Financial Trading Blog

Google Tumbles, But Can it Recover?



With Google hovering near its lowest point this year, is the decline part of the broader tech sell-off, or are there underlying issues that could concern investors?

Birds of a Feather

Alphabet, Google's parent company, has tumbled over 20% since peaking in February, although it has recovered slightly and is currently down 12% year-to-date (YTD). However, several other AI-backed tech firms have encountered double-digit losses this year, with all former "Magnificent Seven" giants in the red. The sector faces challenges due to the arrival of China's DeepSeek, the Fed's decision not to lower interest rates, and economic uncertainty. However, there is a particular cause for concern in Google’s case, as its decline began immediately after reporting poor Q4 earnings, from which it has yet to recover fully.

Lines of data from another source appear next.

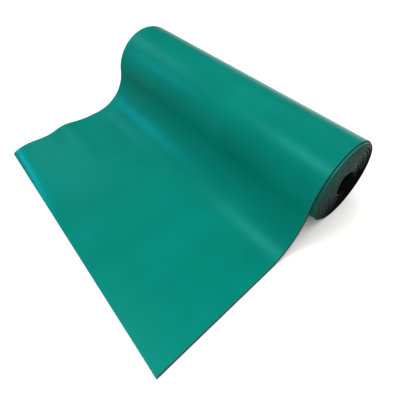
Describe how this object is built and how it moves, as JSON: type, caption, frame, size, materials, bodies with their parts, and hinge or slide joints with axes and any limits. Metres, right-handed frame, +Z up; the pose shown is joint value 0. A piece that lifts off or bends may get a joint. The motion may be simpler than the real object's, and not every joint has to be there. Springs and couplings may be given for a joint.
{
  "type": "anti static bench mat",
  "caption": "Roll of anti-static rubber bench matting, green on top and black underneath, lying on its side with its free end laid out flat.",
  "frame": {"origin": "centre of the bounding box at floor level", "axes": "+X along the roll's axis, across the mat's width; +Y towards the back of the roll, so the free end points to -Y; +Z up"},
  "size_m": [0.6, 0.4824, 0.1608],
  "materials": {
    "black_rubber": "matte black conductive rubber",
    "green_rubber": "smooth satin teal green dissipative rubber"
  },
  "bodies": {
    "root": {"black_base_layer": "black_rubber", "green_top_layer": "green_rubber"}
  },
  "joints": []
}
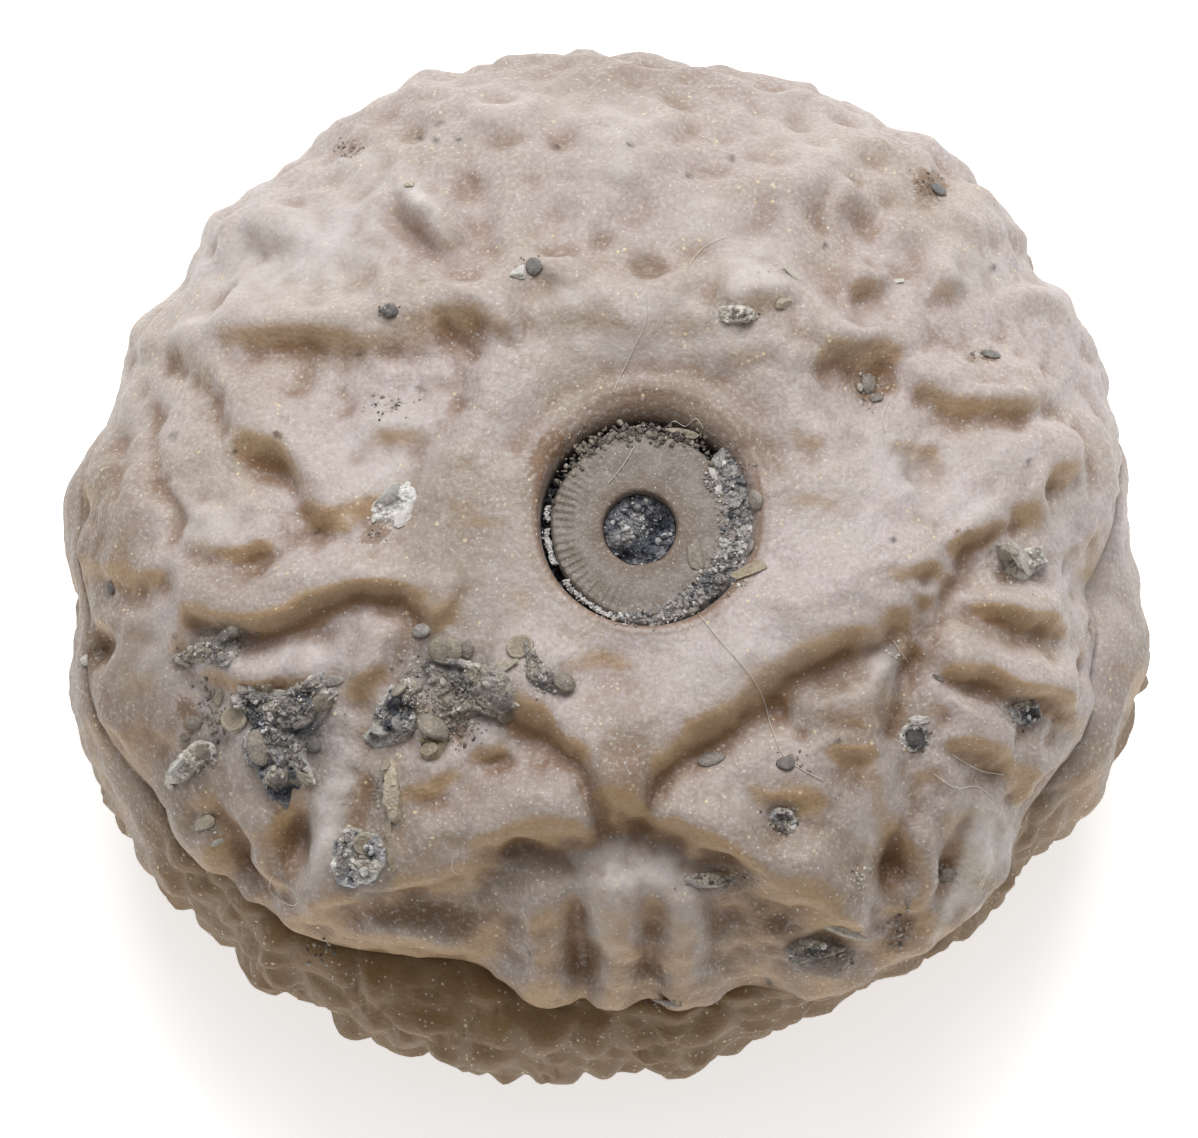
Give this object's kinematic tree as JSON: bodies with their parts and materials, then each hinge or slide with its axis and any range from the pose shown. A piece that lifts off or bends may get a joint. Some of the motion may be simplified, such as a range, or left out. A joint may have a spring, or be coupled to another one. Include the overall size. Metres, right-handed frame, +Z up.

The company's shares plummeted 9% in the aftermath of the earnings report, despite beating analyst estimates. Investors appeared to be troubled by the slower-than-anticipated revenues for the coming year and the $75 billion earmarked for building out its AI capabilities. This expense could be ill-timed, as investors seem to be souring on the idea of massive spending on artificial intelligence that has not yet generated notable returns on investment. Since the earnings report, Google has continued to spend even more, scooping up cybersecurity firm Wiz for $32 billion, its largest acquisition to date. This has weighed on the stock's decline.

Can it Recover?

Despite the declines, analysts remain steadfast in their outlook with a "buy" rating and expect the stock price to rise over the next 12 months. The average target price of $217.29 per share implies not only a full recovery but an extra 30% upside from the current price. With a surprisingly low P/E ratio of 20.8 for a tech company, Alphabet's valuation is below the average of the S&P 500.

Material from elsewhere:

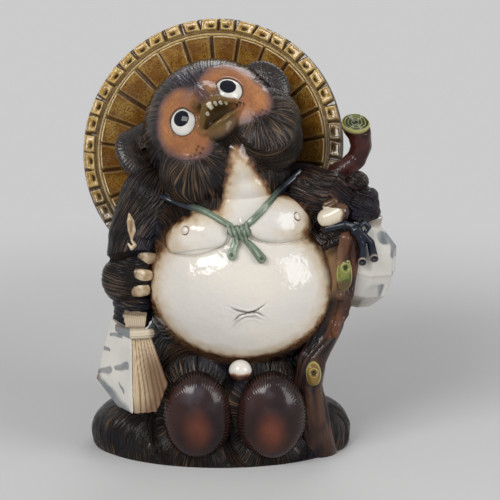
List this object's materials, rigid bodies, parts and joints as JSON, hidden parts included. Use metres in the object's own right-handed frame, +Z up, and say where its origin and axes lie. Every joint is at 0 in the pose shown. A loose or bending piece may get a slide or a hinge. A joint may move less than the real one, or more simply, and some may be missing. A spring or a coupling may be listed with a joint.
{
  "type": "ceramic raccoon-dog statue",
  "caption": "Glazed stoneware raccoon-dog ornament with a big pale belly, a round straw hat behind its head, a ledger, a flask and a tree stump.",
  "frame": {"origin": "on the table the statue stands on, in the middle of its outer box", "axes": "+Z up, the statue faces -Y, +X to the right of someone who looks at its face"},
  "size_m": [0.2977, 0.1852, 0.3993],
  "materials": {
    "fur_glaze": "black-brown glaze over combed fur, glossy, breaking to brown on the ridges",
    "white_glaze": "thick glossy off-white glaze with brown at its edges",
    "crease_glaze": "brown glaze lines on off-white",
    "mask_glaze": "glossy tan-brown glaze with a purple-grey edge",
    "olive_glaze": "olive-brown glaze",
    "cream_glaze": "glossy cream glaze with brown edges",
    "eye_white": "clear gloss over white",
    "eye_black": "clear gloss over black",
    "straw_glaze": "mottled amber glaze, dark in the grooves",
    "rim_glaze": "ochre glaze with pale edges and dark pits",
    "sage_glaze": "sage green glaze with darker edges",
    "paper_glaze": "cream to brown glaze over ribs",
    "pale_glaze": "pale grey-white glaze with plain grey-blue brushwork",
    "dark_cord_glaze": "blue-black gloss glaze",
    "bark_glaze": "dark brown to maroon glaze over bark grooves",
    "green_glaze": "yellow-green glaze with dark rings",
    "bag_glaze": "dark red-brown gloss glaze with combed edges"
  },
  "bodies": {
    "root": {"body_front": "fur_glaze", "body_back": "fur_glaze", "belly_slab": "white_glaze", "throat_slab": "white_glaze", "breasts": "white_glaze", "nipples": "white_glaze", "navel_creases": "crease_glaze", "head": "fur_glaze", "cheek_left": "fur_glaze", "cheek_right": "fur_glaze", "snout": "mask_glaze", "lower_jaw": "mask_glaze", "tongue": "olive_glaze", "upper_teeth": "cream_glaze", "nose": "mask_glaze", "eyes": "eye_white", "pupils": "eye_black", "ear_left": "fur_glaze", "ear_right": "fur_glaze", "hat_cone": "straw_glaze", "hat_panels": "straw_glaze", "hat_rim": "rim_glaze", "rim_pads": "rim_glaze", "neck_cord_left": "sage_glaze", "neck_cord_right": "sage_glaze", "cord_knot": "sage_glaze", "cord_ends": "sage_glaze", "ledger_arm": "fur_glaze", "ledger_paw": "fur_glaze", "ledger_claws": "cream_glaze", "sleeve_slit": "cream_glaze", "ledger_cover": "pale_glaze", "ledger_pages": "paper_glaze", "ledger_band": "paper_glaze", "ledger_top": "paper_glaze", "flask_arm": "fur_glaze", "fist": "fur_glaze", "cord_toggles": "cream_glaze", "flask": "pale_glaze", "flask_cord": "dark_cord_glaze", "tree_trunk": "bark_glaze", "tree_root": "bark_glaze", "bark_strands": "bark_glaze", "branch": "bark_glaze", "branch_slice": "green_glaze", "trunk_knots": "green_glaze", "money_bag_left": "bag_glaze", "money_bag_right": "bag_glaze", "bag_knob": "white_glaze", "foot_left": "fur_glaze", "foot_right": "fur_glaze", "tail": "fur_glaze"}
  },
  "joints": []
}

Given these conditions, it is unsurprising that Alphabet features on lists of "buy the dip" stocks, with analysts citing the company's projections of double-digit sales growth and increasing operating margins. Even with the nervousness surrounding AI, Google's cloud division managed to achieve 30% sales growth. However, ad revenue is the largest source of income for the company. With investors concerned about a potential economic slowdown in the US and Google’s performance tied to it, businesses may cut back on advertising to maintain margins. This could pose a short-term challenge for the company, but if confidence in the US economy improves, Alphabet could be one of the biggest beneficiaries.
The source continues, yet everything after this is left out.